── DATASET RECORDS ──

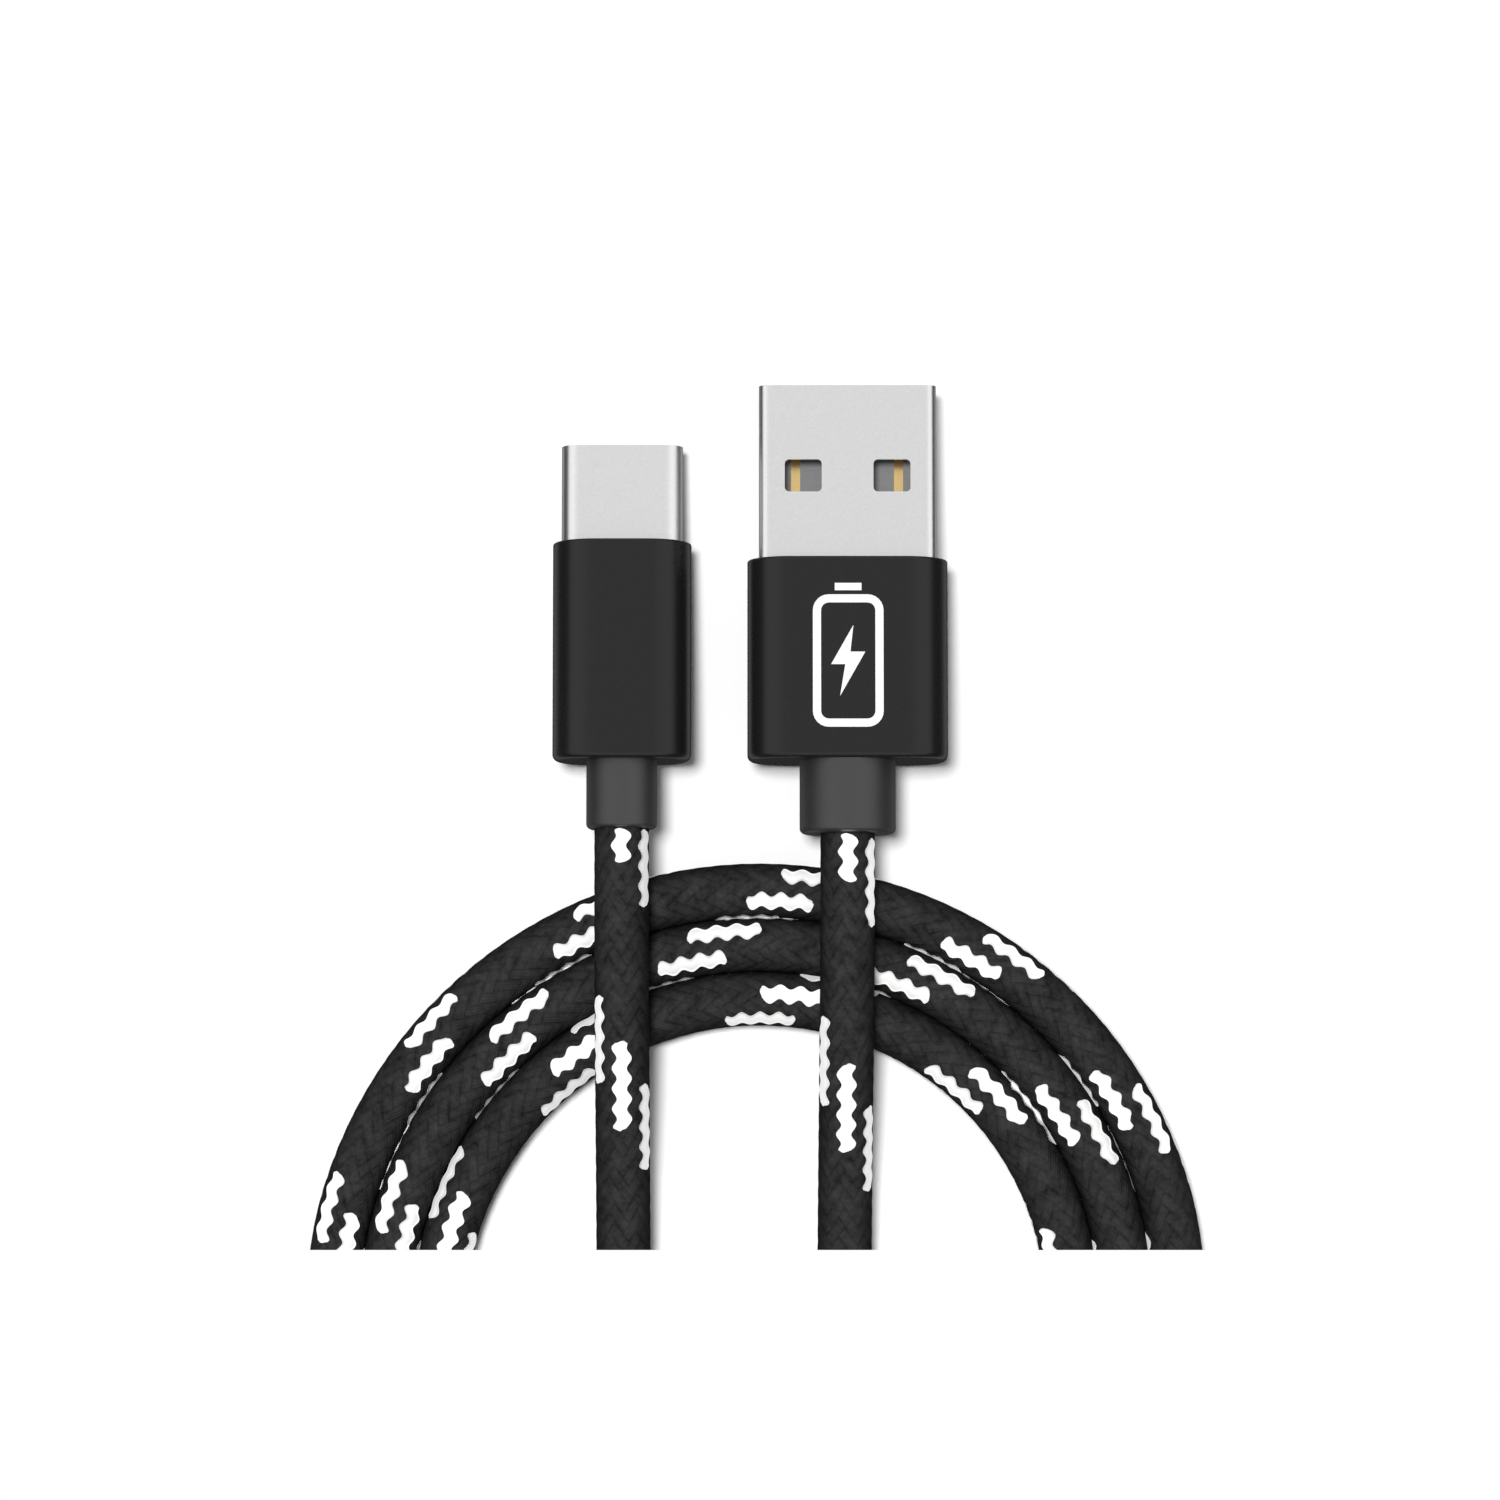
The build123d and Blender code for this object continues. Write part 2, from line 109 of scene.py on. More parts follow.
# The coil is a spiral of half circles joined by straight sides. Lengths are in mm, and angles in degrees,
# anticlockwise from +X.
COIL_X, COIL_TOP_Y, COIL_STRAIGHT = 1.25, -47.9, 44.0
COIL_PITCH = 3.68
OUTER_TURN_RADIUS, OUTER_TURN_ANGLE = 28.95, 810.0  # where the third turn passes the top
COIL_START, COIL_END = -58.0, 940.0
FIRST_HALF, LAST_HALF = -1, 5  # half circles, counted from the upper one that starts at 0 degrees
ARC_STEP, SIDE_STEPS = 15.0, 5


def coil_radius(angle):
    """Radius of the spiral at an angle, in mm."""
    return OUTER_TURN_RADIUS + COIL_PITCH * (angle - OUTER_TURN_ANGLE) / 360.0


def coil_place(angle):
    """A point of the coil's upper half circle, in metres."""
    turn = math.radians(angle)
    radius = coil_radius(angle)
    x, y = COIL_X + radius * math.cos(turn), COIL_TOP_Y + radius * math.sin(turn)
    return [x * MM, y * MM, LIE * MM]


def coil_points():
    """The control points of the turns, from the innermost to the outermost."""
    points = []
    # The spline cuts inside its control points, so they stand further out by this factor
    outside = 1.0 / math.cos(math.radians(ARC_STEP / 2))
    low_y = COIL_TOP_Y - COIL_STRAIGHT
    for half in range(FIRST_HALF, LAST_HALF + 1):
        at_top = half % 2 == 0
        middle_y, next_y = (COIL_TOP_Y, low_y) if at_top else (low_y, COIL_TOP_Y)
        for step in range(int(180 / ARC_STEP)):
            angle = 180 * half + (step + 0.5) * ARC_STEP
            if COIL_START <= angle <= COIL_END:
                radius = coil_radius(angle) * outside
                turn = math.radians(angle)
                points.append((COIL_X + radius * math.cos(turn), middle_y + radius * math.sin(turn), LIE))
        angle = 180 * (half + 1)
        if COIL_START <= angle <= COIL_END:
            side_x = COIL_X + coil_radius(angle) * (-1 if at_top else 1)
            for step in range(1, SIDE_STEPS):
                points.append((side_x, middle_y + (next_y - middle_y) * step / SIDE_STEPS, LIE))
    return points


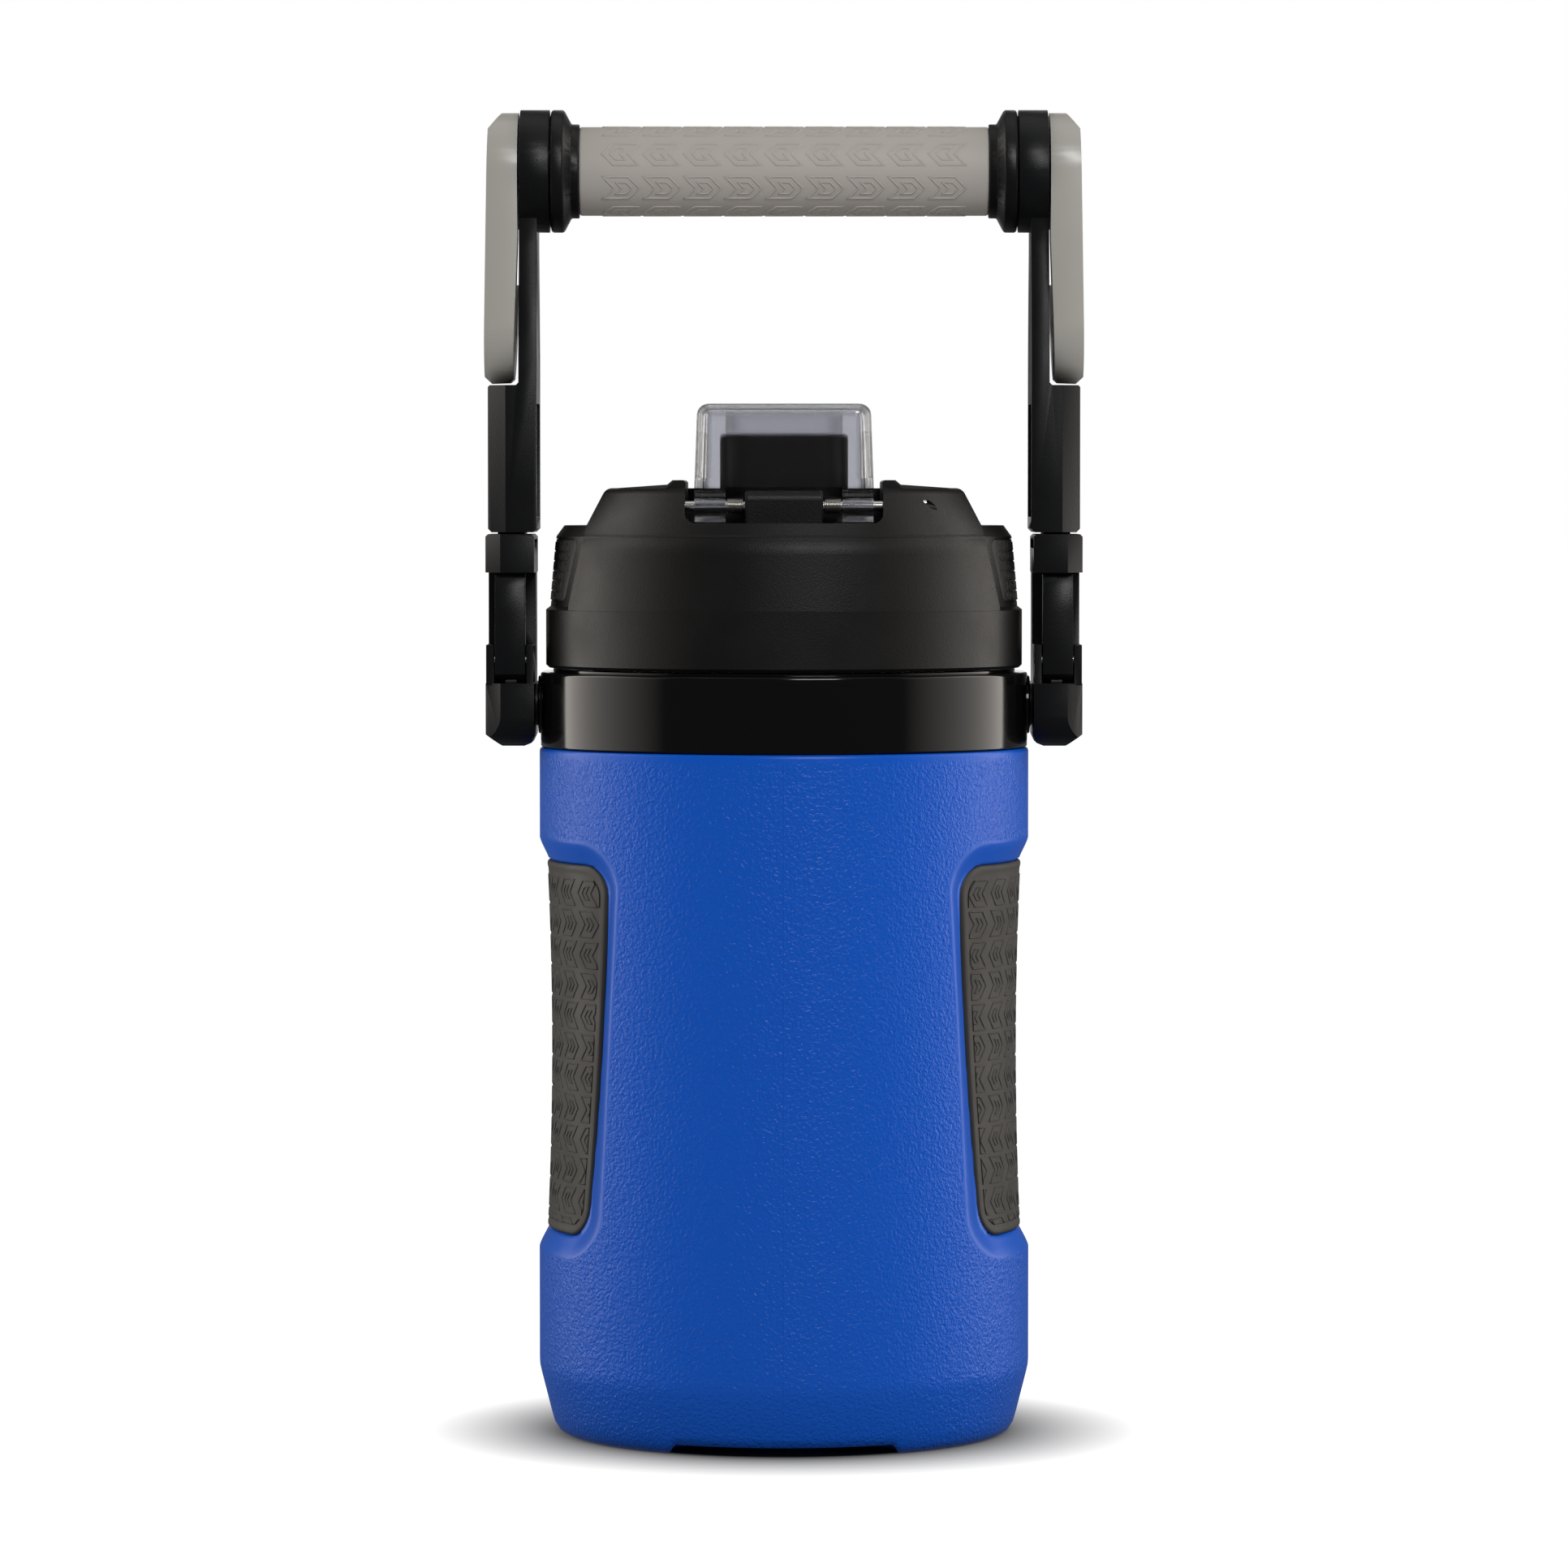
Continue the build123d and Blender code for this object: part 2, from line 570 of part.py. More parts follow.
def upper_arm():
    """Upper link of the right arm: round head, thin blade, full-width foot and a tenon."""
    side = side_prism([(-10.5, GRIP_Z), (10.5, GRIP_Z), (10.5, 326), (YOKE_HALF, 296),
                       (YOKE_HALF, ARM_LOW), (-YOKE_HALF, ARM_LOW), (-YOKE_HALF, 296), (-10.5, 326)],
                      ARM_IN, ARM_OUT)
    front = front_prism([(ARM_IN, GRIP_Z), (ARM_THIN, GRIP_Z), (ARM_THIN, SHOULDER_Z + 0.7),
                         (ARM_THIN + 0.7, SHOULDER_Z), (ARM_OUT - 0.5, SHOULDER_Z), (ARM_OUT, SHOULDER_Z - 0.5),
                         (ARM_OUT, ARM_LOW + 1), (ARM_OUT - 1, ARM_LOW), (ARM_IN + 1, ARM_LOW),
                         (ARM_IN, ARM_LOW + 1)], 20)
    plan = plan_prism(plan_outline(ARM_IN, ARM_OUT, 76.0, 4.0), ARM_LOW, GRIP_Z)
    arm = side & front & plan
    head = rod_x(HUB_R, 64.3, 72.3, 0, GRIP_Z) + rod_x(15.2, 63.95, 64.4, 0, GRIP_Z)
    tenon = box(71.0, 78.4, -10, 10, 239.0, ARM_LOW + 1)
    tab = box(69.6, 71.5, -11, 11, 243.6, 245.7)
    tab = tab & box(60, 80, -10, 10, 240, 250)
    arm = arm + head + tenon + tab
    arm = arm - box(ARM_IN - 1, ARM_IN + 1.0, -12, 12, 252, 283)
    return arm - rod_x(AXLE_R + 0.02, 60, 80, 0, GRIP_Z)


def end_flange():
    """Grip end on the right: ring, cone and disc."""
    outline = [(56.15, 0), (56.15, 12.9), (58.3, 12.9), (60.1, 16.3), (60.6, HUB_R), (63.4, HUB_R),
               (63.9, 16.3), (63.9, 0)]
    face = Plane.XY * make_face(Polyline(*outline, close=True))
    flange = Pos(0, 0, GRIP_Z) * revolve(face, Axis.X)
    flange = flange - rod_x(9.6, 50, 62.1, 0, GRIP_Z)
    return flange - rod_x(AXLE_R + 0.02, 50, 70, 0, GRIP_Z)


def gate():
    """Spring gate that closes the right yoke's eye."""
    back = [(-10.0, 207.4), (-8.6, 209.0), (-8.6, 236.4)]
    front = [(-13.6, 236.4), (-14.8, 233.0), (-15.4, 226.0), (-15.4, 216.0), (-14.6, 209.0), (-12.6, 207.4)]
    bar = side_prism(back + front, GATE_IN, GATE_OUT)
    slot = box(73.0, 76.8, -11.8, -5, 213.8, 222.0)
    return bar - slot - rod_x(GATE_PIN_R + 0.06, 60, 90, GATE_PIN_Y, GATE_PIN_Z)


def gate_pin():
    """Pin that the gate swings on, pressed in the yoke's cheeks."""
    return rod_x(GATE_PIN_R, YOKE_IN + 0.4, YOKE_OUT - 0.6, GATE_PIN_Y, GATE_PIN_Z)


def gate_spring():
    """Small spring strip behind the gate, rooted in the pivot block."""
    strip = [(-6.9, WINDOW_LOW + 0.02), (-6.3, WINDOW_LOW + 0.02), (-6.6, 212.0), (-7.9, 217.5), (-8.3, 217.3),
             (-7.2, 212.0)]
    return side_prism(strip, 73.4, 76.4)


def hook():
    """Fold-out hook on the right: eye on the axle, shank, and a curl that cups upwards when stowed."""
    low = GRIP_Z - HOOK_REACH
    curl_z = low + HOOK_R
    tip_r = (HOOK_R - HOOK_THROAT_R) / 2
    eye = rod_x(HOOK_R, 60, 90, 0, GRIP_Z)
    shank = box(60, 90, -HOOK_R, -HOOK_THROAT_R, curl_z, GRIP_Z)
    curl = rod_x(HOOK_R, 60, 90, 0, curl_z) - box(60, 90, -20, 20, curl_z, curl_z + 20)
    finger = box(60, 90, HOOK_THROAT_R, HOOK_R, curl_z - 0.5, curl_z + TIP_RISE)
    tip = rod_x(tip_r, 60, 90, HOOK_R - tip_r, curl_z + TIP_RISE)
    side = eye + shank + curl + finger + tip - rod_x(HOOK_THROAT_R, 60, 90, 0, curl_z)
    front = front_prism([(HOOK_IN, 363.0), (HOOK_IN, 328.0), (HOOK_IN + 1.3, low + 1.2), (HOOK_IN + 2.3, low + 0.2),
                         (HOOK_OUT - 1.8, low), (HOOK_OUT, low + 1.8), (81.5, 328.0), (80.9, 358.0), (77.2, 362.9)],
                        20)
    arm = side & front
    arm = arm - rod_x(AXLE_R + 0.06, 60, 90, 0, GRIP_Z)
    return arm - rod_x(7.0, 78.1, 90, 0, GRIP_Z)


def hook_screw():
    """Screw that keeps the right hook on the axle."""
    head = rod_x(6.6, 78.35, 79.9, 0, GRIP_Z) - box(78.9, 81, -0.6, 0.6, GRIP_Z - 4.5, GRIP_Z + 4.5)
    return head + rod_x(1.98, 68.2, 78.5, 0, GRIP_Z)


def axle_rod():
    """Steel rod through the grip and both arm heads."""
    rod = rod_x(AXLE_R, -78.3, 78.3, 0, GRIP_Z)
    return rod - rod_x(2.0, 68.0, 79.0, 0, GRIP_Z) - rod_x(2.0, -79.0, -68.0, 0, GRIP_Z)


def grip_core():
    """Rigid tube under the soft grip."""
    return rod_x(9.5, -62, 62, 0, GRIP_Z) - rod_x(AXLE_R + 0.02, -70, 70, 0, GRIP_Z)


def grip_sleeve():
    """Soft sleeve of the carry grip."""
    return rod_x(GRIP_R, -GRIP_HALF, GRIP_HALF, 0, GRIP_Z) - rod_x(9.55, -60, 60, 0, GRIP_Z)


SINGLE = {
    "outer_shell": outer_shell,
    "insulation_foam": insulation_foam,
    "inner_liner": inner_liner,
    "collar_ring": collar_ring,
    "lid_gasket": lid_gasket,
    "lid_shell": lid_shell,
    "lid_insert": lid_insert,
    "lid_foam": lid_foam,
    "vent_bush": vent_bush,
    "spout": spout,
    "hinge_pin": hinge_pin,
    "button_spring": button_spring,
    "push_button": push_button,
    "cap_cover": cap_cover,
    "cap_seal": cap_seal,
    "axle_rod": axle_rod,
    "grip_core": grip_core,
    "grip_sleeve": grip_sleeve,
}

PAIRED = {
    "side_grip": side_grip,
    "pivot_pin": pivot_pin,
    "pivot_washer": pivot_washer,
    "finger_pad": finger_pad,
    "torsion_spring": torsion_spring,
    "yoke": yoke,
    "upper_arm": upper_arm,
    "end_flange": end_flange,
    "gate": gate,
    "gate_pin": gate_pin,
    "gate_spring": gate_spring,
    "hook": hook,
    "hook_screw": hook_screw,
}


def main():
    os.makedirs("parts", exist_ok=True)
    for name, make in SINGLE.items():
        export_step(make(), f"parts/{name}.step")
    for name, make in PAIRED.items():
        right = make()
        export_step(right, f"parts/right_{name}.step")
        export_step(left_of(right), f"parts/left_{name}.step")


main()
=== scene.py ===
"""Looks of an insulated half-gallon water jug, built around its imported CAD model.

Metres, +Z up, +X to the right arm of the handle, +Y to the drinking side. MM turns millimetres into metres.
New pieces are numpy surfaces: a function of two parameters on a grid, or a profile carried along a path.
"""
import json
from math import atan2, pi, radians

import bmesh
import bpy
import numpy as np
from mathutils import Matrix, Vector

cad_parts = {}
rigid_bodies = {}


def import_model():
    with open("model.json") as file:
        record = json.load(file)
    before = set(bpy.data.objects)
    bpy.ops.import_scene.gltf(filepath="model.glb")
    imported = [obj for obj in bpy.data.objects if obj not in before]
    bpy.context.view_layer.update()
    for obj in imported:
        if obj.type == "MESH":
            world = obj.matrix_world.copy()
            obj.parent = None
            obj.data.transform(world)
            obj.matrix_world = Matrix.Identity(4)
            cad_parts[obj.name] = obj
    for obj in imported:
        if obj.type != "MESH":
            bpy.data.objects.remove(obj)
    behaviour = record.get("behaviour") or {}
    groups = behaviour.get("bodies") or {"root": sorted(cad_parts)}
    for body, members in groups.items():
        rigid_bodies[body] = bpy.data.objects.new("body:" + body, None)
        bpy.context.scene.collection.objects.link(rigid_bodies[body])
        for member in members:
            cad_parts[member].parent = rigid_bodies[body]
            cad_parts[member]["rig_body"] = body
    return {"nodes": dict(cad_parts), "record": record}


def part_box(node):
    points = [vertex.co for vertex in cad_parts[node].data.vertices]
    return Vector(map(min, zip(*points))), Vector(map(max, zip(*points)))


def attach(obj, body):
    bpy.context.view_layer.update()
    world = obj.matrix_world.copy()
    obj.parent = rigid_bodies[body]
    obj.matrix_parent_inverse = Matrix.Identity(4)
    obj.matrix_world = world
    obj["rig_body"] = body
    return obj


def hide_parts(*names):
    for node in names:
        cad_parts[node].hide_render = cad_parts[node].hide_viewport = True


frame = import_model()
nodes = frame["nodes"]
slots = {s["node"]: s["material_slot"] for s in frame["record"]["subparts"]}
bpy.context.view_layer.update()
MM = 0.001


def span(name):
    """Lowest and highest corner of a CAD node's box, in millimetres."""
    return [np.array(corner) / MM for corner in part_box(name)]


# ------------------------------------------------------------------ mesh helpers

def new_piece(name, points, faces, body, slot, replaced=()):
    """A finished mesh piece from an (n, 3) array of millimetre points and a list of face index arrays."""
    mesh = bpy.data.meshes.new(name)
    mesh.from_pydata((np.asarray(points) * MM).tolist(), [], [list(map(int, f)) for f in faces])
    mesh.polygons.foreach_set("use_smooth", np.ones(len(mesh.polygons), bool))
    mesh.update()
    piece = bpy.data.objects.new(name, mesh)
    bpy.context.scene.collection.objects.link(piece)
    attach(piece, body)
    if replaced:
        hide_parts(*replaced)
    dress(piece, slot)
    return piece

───

- EXERCISE REQUIREMENTS:
Return, please, the lines of the data from the first through the line containing "return [x * MM, y * MM, LIE * MM]", both kept, exactly as they stand and nothing more.

- SOLVED PROBLEM:
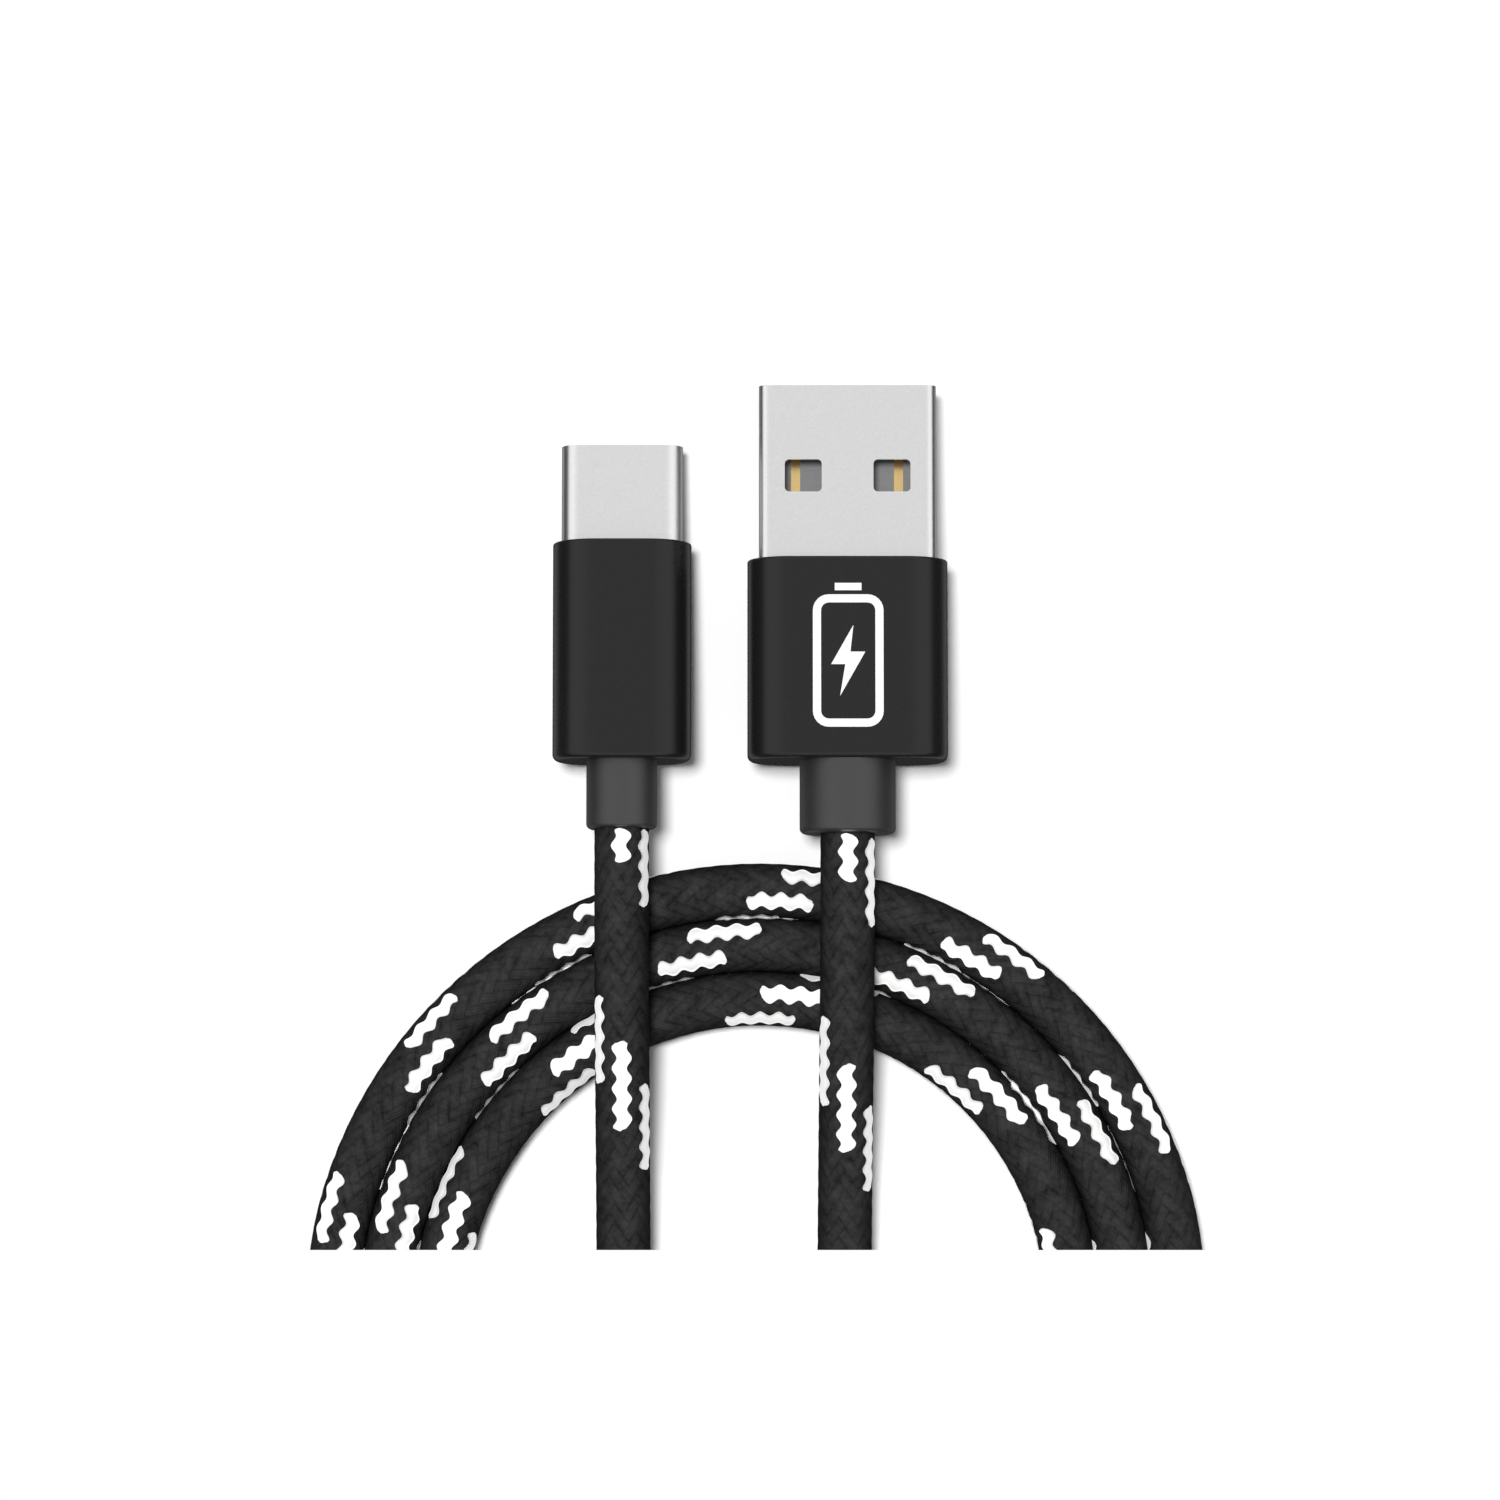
The build123d and Blender code for this object continues. Write part 2, from line 109 of scene.py on. More parts follow.
# The coil is a spiral of half circles joined by straight sides. Lengths are in mm, and angles in degrees,
# anticlockwise from +X.
COIL_X, COIL_TOP_Y, COIL_STRAIGHT = 1.25, -47.9, 44.0
COIL_PITCH = 3.68
OUTER_TURN_RADIUS, OUTER_TURN_ANGLE = 28.95, 810.0  # where the third turn passes the top
COIL_START, COIL_END = -58.0, 940.0
FIRST_HALF, LAST_HALF = -1, 5  # half circles, counted from the upper one that starts at 0 degrees
ARC_STEP, SIDE_STEPS = 15.0, 5


def coil_radius(angle):
    """Radius of the spiral at an angle, in mm."""
    return OUTER_TURN_RADIUS + COIL_PITCH * (angle - OUTER_TURN_ANGLE) / 360.0


def coil_place(angle):
    """A point of the coil's upper half circle, in metres."""
    turn = math.radians(angle)
    radius = coil_radius(angle)
    x, y = COIL_X + radius * math.cos(turn), COIL_TOP_Y + radius * math.sin(turn)
    return [x * MM, y * MM, LIE * MM]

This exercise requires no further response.